The IOC subsequently announced on March 30 that the Summer Games are now scheduled to take place July 23-Aug. 8, 2021. The Paralympics will run from Aug. 28 to Sept. 5, 2021. Despite the postponement, the IOC says the games still will be held in Tokyo and referred to as the “Olympic and Paralympic Games Tokyo 2020.”
American racing cyclist Chloe Dygert Owen, who took silver in team pursuit at the Summer Games in Rio de Janeiro in 2016, likewise is taking advantage of the additional time to rest and train.
Dygert Owen, 23, said the postponement is “disappointing,” but noted the additional time is allowing her to recover from a series of injuries.
Since 2017, I had a hip injury. I was out the whole season. [In] 2018, I had a concussion. I was out [for] the end of the season. And last year, I had a knee surgery in December, and so, I raced the entire season, but I was not fit for where I needed to be until the end of the season, and so, I basically only had two races where I was at the level I needed to be at … .

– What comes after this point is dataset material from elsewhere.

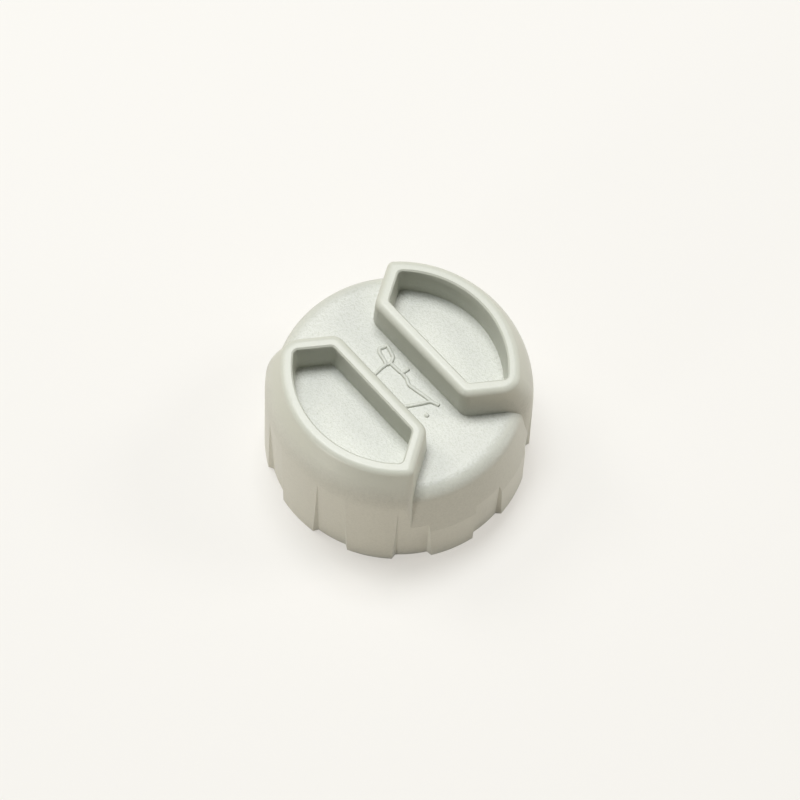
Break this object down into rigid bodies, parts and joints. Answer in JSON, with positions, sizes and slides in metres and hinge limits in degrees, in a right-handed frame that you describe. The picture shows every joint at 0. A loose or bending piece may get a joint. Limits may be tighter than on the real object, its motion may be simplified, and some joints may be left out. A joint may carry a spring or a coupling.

Having this full year to—knock on wood—hopefully stay healthy and strong is giving me that one more year of strength, and I think that’s going to make a huge difference for me.
Lagan, the pistol shooter, said the postponement “was kind of expected.” But she added that unlike her and the other 73 Team USA athletes, such as Dygert Owen, who have already qualified and can now adjust their training schedules accordingly, the postponement of not only the games, but also the qualifying competitions, put many other athletes in a difficult position.
“The Olympic trials are so very different from competing at the Olympics,” Lagan explained. “ … The training is different, the mental prep is different, so now these athletes that were expecting to be on a bit of a downslope right now … they have to maintain at this really high training level.”
But the postponement does take some of the pressure off athletes who were trying to continue their training at gyms and other public facilities amid the coronavirus pandemic.
Olympic-qualifying climber Kyra Condie told The Daily Signal in a phone interview that training became a challenge for many athletes because of COVID-19.
“It’s kind of rough. You know people were trying to train, because the Olympics were in four months … that’s really hard to keep social distance while keeping your training up,” Condie said.
Condie, 23, who began climbing in 2008, said she was relieved that the Summer Games were not canceled altogether.
“I was really worried about it getting canceled, and that would be really devastating, especially for climbing, because it’s the first time it is going to be in [the Olympics],” she said.
Condie, like Lagan and Dygert Owen, hopes to take advantage of the extra time to prepare for the competition.
“I am kind of trying to look at it as just more time to train and be better prepared to represent the U.S. and my sport as best as I can,” Condie said.